Наконец, есть еще и третий источник — Казимек Гроховский. По специальности горный инженер, он долгое время занимался разведкой месторождений золота в южной части Барги, вел геологические исследования на востоке Монголии. Унгерн тоже попал в поле зрения Гроховского. Вернее, не столько сам барон, сколько его сокровища, которые не давали покоя многим харбинским эмигрантам. На основании рассказов лиц, хорошо знавших командира Азиатской дивизии, Гроховский пишет, что в связи с неудачным началом похода на север первое, что счел необходимым предпринять Унгерн, так это отправить дивизионную кассу из района боевых действий в безопасное место на востоке. После нескольких дней пути маленькая группа солдат, сопровождавшая ценности, наткнулась на отряд красных. Завязалась перестрелка. Унгерновцы поняли, что исполнение приказа барона зависит от быстроты их коней, и постарались оторваться от красных. Во время поспешного бегства им пришлось даже добивать собственных раненых из опасения, что те могут выдать секрет их миссии.
Однако погоня настигала. И вот примерно в 160 километрах к югу от Хайлара, посовещавшись, они решили закопать золото. На слегка всхолмленной равнине, поросшей редкими кустами, нашли небольшую лощину и спрятали его.

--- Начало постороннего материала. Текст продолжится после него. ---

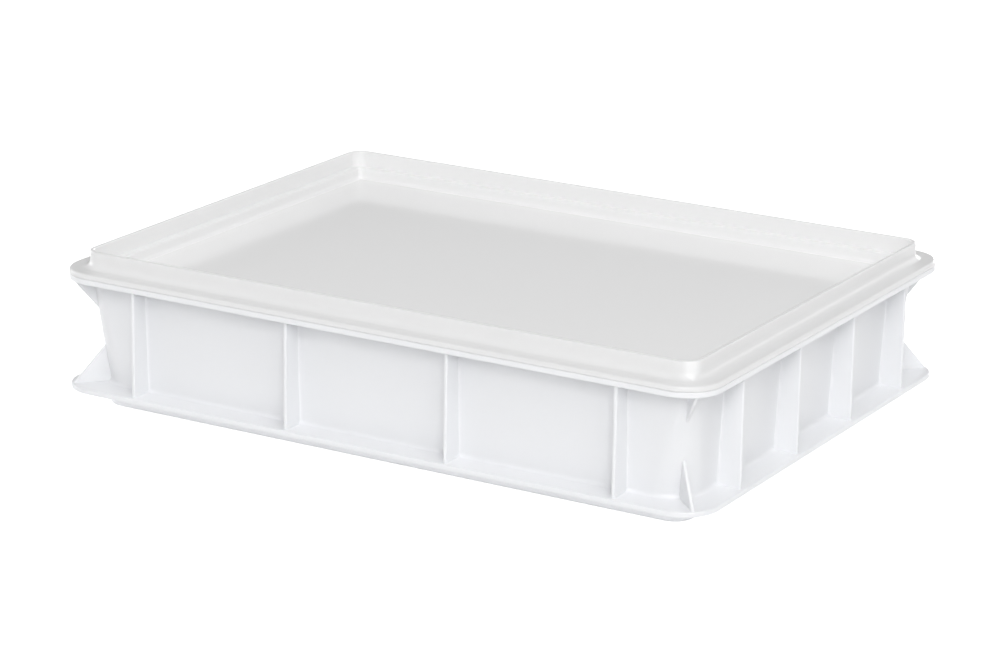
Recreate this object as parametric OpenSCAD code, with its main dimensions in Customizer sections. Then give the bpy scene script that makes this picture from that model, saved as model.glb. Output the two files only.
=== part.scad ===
// Stackable dough proofing box with a lift-off lid, both injection moulded.
// The origin is at the middle of the foot, on the surface the box stands on.
// X runs along the long sides, Y along the short sides and Z points up.

/* [Footprint] */
// Length of the box rim and of the lid over their outer edges
rim_length = 400; // [320:1:600]
// Width of the box rim and of the lid over their outer edges
rim_width = 300; // [240:1:400]
// Radius of the rim's and the lid's corners, seen from above
rim_corner = 21; // [20:0.5:30]

/* [Box] */
// Height of the box without its lid
box_height = 76; // [64:1:140]
// Thickness of the walls and the floor
wall = 2.4; // [2:0.1:3]
// Lean of the walls, in degrees, which makes the box narrower towards its floor
draft = 2.5; // [1:0.1:4]
// Radius of the walls' corners at the floor, seen from above on the outside
floor_corner = 20; // [18:0.5:26]
// Radius between the walls and the floor, seen from the side on the outside
floor_bend = 20; // [19:0.5:22]

/* [Rim] */
// How far the rim stands out from the walls
rim_reach = 13; // [11:0.5:14]
// Thickness of the rim
rim_thick = 3.2; // [2.6:0.1:4]
// Radius of the rim's outer edges
rim_edge = 0.6; // [0.3:0.1:1]
// Radius of the hollow between the rim's underside and the walls
rim_hollow = 1.5; // [0.8:0.1:2.5]

/* [Base] */
// How far the base flange stands out beyond the rim, on every side
base_lip = 0; // [0:0.5:5]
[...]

Таким образом, в результате независимых изысканий Гроховского появляется дополнительное уточнение местонахождения клада — в 160 километрах или, скорее всего, верстах, ибо ни русские, ни тем более монголы метрической системой мер в то время не пользовались, к юго-западу от Хайлара. Но это как раз и будут окрестности озера Буир-Нур.
Площадь района вероятного захоронения “золотого клада Унгерна” составляет около 600 квадратных километров. На первый взгляд кажется, что найти его там, пожалуй, потруднее, чем иголку в стоге сена. Однако, при использовании современной техники, в частности новейших магнитометров для съемки с воздуха, эта задача вполне может быть решена.